┌─ Data shown

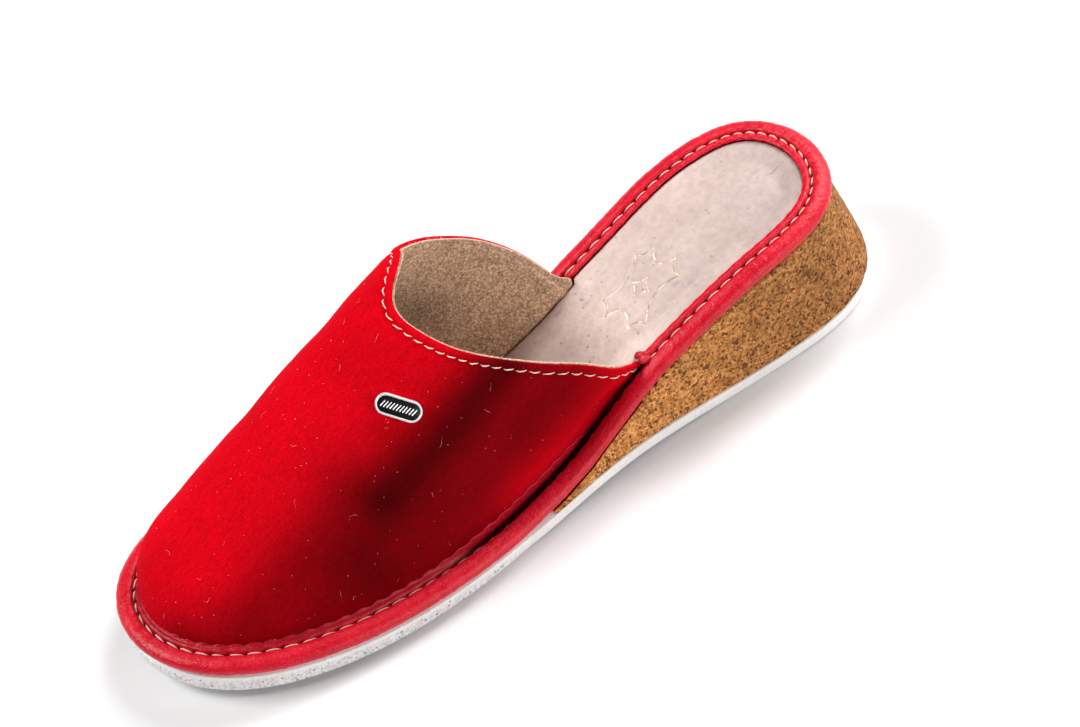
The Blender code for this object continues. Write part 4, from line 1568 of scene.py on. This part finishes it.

└─
┌─ Data shown

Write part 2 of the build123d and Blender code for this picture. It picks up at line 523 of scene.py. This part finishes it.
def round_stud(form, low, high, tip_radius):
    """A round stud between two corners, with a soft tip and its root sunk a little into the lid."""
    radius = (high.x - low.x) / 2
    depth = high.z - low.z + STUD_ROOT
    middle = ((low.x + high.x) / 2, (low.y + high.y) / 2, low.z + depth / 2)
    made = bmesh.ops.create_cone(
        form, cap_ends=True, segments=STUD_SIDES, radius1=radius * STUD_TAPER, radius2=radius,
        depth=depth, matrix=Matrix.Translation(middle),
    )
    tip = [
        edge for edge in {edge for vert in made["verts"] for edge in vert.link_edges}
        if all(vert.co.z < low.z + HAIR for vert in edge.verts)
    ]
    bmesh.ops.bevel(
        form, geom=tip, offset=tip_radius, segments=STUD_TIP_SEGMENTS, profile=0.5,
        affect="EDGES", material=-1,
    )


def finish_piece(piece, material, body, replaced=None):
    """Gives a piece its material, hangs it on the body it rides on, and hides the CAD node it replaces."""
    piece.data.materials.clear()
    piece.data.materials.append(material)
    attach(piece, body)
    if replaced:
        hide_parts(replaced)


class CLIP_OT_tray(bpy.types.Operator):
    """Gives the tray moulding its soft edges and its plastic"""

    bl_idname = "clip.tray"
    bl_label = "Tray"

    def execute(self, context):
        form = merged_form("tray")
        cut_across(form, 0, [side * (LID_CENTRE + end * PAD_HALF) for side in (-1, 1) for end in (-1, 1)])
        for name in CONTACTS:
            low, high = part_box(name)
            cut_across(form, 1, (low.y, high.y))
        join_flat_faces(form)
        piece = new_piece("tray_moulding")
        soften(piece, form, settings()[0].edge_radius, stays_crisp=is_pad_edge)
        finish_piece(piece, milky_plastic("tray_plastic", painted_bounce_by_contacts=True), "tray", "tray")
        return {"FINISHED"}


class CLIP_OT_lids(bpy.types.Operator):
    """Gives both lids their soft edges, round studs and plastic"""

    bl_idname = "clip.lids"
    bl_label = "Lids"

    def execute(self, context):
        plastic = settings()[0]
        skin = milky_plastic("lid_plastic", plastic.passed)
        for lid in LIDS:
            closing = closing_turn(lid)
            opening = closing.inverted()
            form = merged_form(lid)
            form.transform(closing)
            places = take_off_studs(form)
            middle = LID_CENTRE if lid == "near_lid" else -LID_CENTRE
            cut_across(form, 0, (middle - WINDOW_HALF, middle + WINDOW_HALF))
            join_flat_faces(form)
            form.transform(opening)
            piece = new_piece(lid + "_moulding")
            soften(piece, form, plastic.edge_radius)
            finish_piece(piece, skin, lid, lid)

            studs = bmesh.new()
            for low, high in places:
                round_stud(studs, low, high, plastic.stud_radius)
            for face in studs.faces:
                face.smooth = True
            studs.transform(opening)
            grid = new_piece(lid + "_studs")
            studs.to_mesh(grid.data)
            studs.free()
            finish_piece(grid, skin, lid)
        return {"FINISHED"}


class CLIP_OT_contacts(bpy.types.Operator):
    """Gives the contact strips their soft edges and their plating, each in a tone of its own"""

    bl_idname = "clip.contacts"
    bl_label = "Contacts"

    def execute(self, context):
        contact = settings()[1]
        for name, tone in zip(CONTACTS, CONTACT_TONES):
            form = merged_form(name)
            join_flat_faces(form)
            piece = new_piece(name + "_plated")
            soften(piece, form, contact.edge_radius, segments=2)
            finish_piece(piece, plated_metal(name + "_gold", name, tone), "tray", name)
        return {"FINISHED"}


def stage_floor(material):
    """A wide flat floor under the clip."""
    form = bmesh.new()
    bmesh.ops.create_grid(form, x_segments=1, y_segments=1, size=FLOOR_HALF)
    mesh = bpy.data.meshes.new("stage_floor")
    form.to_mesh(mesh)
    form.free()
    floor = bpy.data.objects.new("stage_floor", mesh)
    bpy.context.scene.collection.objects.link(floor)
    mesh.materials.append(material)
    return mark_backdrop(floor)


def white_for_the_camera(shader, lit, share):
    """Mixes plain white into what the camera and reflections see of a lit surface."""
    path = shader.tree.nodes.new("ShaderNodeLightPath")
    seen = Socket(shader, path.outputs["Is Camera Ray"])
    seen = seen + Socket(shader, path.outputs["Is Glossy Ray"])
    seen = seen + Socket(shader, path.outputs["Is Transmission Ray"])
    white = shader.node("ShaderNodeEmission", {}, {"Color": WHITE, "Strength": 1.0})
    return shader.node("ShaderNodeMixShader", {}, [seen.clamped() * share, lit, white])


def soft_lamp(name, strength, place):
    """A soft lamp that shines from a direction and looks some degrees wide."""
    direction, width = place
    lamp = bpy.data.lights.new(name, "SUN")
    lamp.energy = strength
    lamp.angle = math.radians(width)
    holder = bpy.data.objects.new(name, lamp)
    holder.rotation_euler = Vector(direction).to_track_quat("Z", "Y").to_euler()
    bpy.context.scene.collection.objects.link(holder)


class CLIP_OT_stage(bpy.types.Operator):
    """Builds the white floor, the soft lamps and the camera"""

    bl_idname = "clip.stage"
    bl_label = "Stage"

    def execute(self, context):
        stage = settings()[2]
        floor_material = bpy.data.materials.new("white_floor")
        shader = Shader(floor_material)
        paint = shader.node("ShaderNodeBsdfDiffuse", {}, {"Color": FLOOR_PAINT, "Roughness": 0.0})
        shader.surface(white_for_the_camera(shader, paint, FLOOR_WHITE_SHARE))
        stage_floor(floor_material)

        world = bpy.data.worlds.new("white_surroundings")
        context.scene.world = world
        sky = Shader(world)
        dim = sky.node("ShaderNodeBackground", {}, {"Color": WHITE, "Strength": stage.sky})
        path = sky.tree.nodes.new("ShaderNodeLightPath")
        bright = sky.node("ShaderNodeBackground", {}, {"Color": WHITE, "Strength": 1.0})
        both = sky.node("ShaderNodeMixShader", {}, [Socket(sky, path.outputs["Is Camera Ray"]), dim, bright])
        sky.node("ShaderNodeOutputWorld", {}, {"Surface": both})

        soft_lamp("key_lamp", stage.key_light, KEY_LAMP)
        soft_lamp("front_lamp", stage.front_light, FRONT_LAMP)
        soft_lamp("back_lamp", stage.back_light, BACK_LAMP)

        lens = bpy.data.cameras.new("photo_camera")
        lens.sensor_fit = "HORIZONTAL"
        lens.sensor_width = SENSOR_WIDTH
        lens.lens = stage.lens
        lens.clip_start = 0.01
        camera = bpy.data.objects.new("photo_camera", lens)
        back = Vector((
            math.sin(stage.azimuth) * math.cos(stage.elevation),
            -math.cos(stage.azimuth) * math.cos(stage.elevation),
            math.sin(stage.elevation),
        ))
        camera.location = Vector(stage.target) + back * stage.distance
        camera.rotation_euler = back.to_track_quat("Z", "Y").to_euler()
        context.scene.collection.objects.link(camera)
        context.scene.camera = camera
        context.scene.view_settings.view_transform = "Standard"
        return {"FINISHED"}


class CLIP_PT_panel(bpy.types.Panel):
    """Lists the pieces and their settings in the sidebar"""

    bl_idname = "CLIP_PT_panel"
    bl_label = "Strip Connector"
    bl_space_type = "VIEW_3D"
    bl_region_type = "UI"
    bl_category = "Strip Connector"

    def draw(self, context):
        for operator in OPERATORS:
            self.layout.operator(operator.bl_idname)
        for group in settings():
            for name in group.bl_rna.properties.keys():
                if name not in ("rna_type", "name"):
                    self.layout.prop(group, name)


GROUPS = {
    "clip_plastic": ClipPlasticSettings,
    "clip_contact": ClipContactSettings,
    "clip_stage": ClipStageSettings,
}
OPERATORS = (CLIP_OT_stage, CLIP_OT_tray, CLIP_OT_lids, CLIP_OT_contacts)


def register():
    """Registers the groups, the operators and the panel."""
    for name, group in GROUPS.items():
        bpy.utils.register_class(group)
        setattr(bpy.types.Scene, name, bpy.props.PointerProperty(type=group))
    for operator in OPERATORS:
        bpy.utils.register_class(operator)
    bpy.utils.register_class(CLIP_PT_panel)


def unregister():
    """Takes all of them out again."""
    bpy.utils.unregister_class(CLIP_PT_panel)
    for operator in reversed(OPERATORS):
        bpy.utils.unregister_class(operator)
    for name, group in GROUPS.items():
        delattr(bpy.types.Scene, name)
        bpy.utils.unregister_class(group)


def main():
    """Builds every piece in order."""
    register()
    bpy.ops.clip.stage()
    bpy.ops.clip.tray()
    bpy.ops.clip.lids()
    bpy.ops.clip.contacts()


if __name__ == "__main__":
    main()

└─
┌─ Data shown

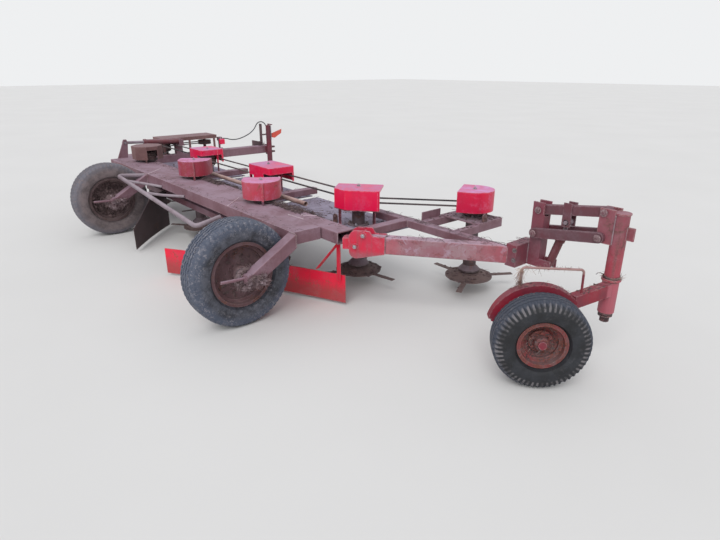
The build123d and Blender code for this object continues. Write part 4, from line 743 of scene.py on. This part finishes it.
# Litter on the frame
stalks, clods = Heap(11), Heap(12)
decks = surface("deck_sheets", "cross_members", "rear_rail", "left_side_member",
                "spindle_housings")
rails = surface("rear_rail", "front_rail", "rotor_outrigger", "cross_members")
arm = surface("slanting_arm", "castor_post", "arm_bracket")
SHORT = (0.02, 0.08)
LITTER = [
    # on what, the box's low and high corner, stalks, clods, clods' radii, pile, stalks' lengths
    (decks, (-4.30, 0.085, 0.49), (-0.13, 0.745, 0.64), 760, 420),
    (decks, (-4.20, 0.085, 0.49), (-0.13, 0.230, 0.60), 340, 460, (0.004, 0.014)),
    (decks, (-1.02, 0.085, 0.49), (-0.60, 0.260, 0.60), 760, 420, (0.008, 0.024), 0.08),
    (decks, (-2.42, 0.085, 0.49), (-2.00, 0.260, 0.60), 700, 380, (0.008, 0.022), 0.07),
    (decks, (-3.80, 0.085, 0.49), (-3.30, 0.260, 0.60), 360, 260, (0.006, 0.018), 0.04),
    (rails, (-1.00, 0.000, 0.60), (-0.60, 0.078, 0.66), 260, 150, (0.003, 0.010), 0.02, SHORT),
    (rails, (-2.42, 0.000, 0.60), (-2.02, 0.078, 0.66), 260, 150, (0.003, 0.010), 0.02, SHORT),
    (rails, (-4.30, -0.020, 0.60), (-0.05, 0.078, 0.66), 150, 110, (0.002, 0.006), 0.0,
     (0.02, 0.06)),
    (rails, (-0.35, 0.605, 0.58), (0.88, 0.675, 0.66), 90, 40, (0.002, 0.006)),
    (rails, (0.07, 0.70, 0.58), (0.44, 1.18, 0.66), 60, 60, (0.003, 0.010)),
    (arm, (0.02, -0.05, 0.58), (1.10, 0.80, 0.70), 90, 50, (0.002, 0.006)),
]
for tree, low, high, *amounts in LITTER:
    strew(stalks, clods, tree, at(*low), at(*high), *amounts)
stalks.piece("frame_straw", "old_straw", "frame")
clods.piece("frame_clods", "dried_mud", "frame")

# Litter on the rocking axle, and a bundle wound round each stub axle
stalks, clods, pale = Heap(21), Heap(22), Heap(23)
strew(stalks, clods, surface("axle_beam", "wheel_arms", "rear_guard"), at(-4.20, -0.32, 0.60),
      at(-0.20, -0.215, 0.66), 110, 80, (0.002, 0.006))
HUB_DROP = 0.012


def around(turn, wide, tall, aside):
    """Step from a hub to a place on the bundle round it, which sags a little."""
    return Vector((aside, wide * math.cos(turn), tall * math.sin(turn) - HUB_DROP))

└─

Copy the lines from the entries above in which the word "code" appears.

The Blender code for this object continues. Write part 4, from line 1568 of scene.py on. This part finishes it.
Write part 2 of the build123d and Blender code for this picture. It picks up at line 523 of scene.py. This part finishes it.
The build123d and Blender code for this object continues. Write part 4, from line 743 of scene.py on. This part finishes it.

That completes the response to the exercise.